Recursive Language Models

Paper · arXiv 2512.24601 · Published December 31, 2025

We study allowing large language models (LLMs) to process arbitrarily long prompts through the lens of inference-time scaling. We propose Recursive Language Models (RLMs), a general inference strategy that treats long prompts as part of an external environment and allows the LLM to programmatically examine, decompose, and recursively call itself over snippets of the prompt. We find that RLMs successfully handle inputs up to two orders of magnitude beyond model context windows and, even for shorter prompts, dramatically outperform the quality of base LLMs and common long-context scaffolds across four diverse long context tasks, while having comparable (or cheaper) cost per query.

Despite rapid progress in reasoning and tool use, modern language models still have limited context lengths and, even within these limits, appear to inevitably exhibit context rot (Hong et al., 2025), the phenomenon illustrated in the left-hand side of Figure 1 where the quality of even frontier models like GPT-5 degrades quickly as context gets longer. Though we expect context lengths to steadily rise through improvements to training, architecture, and infrastructure, we are interested in whether it possible to dramatically scale the context size of general-purpose LLMs by orders of magnitude. This is increasingly urgent as LLMs begin to be widely adopted for long-horizon tasks, in which they must routinely process tens if not hundreds of millions of tokens.

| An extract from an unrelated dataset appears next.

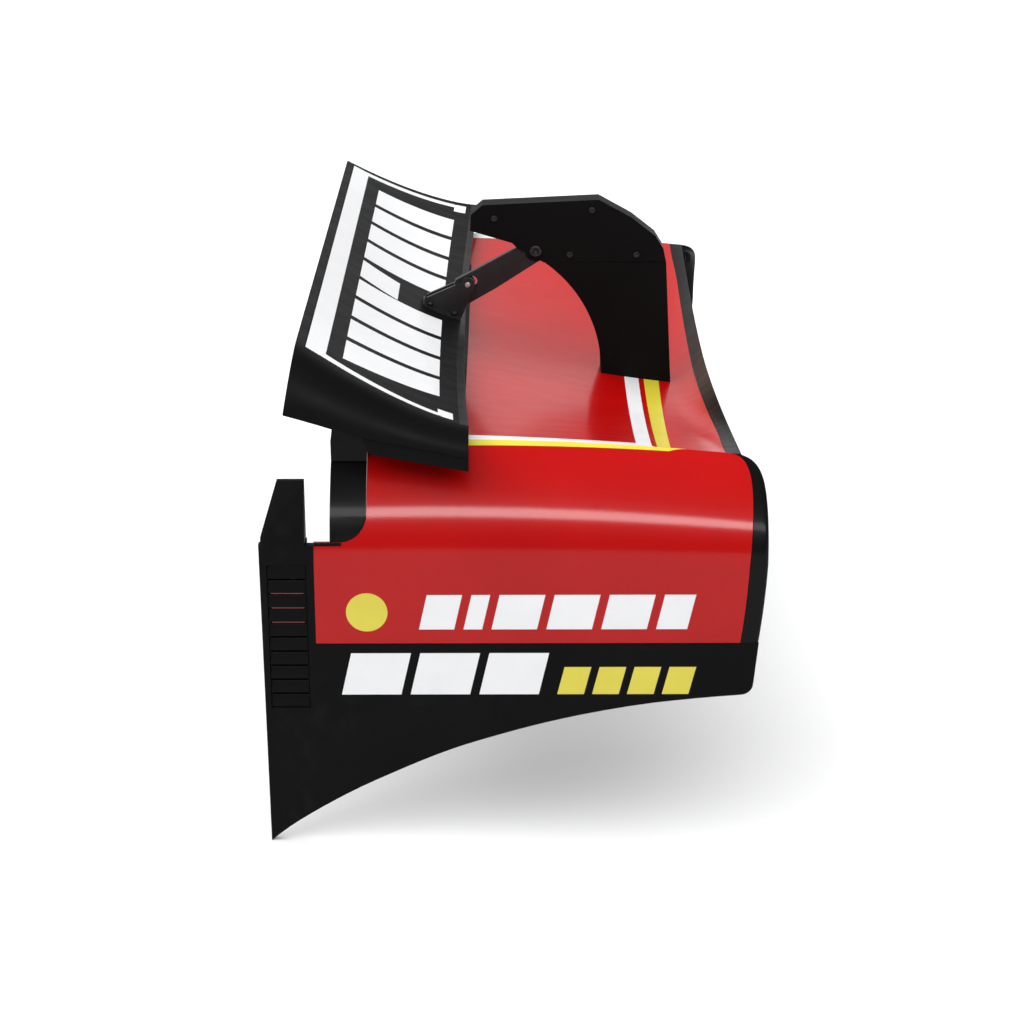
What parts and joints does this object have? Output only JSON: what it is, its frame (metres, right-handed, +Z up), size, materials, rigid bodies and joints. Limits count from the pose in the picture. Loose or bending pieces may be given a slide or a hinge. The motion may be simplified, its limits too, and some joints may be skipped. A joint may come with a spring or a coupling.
{
  "type": "racing rear wing",
  "caption": "Racing car rear wing: spoon-shaped red mainplane rolled into black endplates, hinged upper flap, swan-neck pylon with flap actuator pod.",
  "frame": {"origin": "centre of the pillar mount's face under the mainplane, on the centre plane", "axes": "+X towards the front of the car, +Y to the car's left along the span, +Z up"},
  "size_m": [0.4874, 0.96, 0.542],
  "materials": {
    "red_paint": "satin painted composite",
    "black_lacquer": "satin black painted composite",
    "bare_carbon": "matte carbon composite",
    "black_anodised": "black anodised",
    "alloy": "machined",
    "steel": "brushed",
    "bronze": "machined",
    "red_lens": "clear red",
    "circuit_board": "solder resist"
  },
  "bodies": {
    "root": {"mainplane_upper_skin": "red_paint", "mainplane_lower_skin": "bare_carbon", "mainplane_leading_edge": "black_lacquer", "mainplane_trailing_edge": "black_lacquer", "mainplane_front_spar": "bare_carbon", "mainplane_rear_spar": "bare_carbon", "mainplane_ribs": "bare_carbon", "endplate_right": "black_lacquer", "endplate_left": "black_lacquer", "front_band_right": "black_lacquer", "front_band_left": "black_lacquer", "tip_shell_right": "red_paint", "tip_shell_left": "red_paint", "tip_post_right": "black_lacquer", "tip_post_left": "black_lacquer", "pivot_bushes": "bronze", "light_housing_right": "black_lacquer", "light_housing_left": "black_lacquer", "light_lens_right": "red_lens", "light_lens_left": "red_lens", "light_board_right": "circuit_board", "light_board_left": "circuit_board", "hardpoint_block": "alloy", "pylon": "black_lacquer", "pod_cover_right": "black_lacquer", "pod_cover_left": "black_lacquer", "actuator_cylinder": "alloy", "cylinder_gland": "bronze", "hydraulic_fitting": "steel", "hydraulic_pipe": "steel", "rocker_pin": "steel", "pylon_bolts": "steel", "pod_screws": "black_anodised", "light_screws": "steel", "post_bolts": "steel"},
    "flap": {"flap_upper_skin": "black_lacquer", "flap_lower_skin": "black_lacquer", "flap_leading_edge": "black_lacquer", "flap_trailing_edge": "black_lacquer", "flap_spar": "bare_carbon", "flap_ribs": "bare_carbon", "flap_tip_right": "black_lacquer", "flap_tip_left": "black_lacquer", "flap_pivot_brackets": "alloy", "flap_pivot_pins": "steel", "flap_horn": "black_anodised", "horn_insert": "alloy", "horn_pin": "steel", "horn_roller": "bronze", "horn_screws": "steel"},
    "rocker": {"rocker": "black_anodised", "rocker_bushes": "bronze"},
    "piston": {"clevis": "alloy", "clevis_pin": "steel", "piston_rod": "steel", "piston": "bronze"}
  },
  "joints": [
    {"name": "flap_hinge", "type": "hinge", "parent": "root", "child": "flap", "pos_m": [-0.295, 0, 0.14], "axis": [0, -1, 0], "range_deg": [0, 25]},
    {"name": "rocker_pivot", "type": "hinge", "parent": "root", "child": "rocker", "pos_m": [-0.107, 0, 0.184], "axis": [0, 1, 0], "range_deg": [0, 32.4]},
    {"name": "actuator_slide", "type": "slide", "parent": "root", "child": "piston", "axis": [1, 0, 0], "range_m": [0, 0.0157]}
  ],
  "couplings": [
    {"joint": "rocker_pivot", "follows": "flap_hinge", "ratio": 1.292},
    {"joint": "actuator_slide", "follows": "flap_hinge", "m_per_rad": 0.03584}
  ]
}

We study this question through the lens of scaling inference-time compute. We draw broad inspiration from out-of-core algorithms, in which data-processing systems with a small but fast main memory can process far larger datasets by cleverly managing how data is fetched into memory. Inference-time methods for dealing with what are in essence long-context problems are very common, though typically task-specific. One general and increasingly popular inference-time approach in this space is context condensation or compaction (Khattab et al., 2021; Smith, 2025; OpenAI, 2025; Wu et al., 2025), in which the context is repeatedly summarized once it exceeds a length threshold. Unfortunately, compaction is rarely expressive enough for tasks that require dense access to many parts of the prompt, as it presumes in effect that some details that appear early in the prompt can safely be forgotten to make room for new content.

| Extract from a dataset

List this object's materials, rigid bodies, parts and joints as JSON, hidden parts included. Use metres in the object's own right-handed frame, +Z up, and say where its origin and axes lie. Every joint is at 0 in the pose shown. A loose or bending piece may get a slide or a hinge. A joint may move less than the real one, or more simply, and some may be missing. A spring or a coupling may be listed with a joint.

We introduce Recursive Language Models (RLMs), a general-purpose inference paradigm for dramatically scaling the effective input and output lengths of modern LLMs. The key insight is that long prompts should not be fed into the neural network (e.g., Transformer) directly but should instead be treated as part of the environment that the LLM can symbolically interact with.

Filtering input information using code execution based on model priors. A key intuition for why the RLM abstraction can maintain strong performance on huge inputs without exploding costs is the LM’s ability to filter input context without explicitly seeing it. Furthermore, model priors enable the RLM to narrow the search space and process fewer input tokens. As an example, in Figure 4a, we observed RLM(GPT-5) using regex queries search for chunks containing keywords in the original prompt (e.g. “festival”) and phrases it has a prior about (e.g. “La Union”). Across most trajectories, a common strategy we observed was probing the context by printing a few lines back to the root LM, then filtering based on its observations.

Chunking and recursively sub-calling LMs. RLMs defer essentially unbounded-length reasoning chains to sub-(R)LM calls. The choice of decomposition can greatly affect task performance, especially for information-dense problems. In our experiments, we did not observe complicated partitioning strategies beyond uniform chunking or keyword searches. In Figure 4b, RLM(Qwen3- Coder) chunks by newline in a 1000+ line context from OOLONG.

We introduced Recursive Language Models (RLMs), a general inference framework for language models that offloads the input context and enables language models to recursively sub-query language models before providing an output. We explored an instantiation of this framework that offloads the context into a Python REPL environment as a variable in memory, enabling the LM to reason over its context in code and recursive LM calls, rather than purely in token space. Our results across multiple settings and models demonstrated that RLMs are an effective task-agnostic paradigm for both long-context problems and general reasoning. We are excited to see future work that explicitly trains models to reason as RLMs, which could result in another axis of scale for the next generation of language model systems.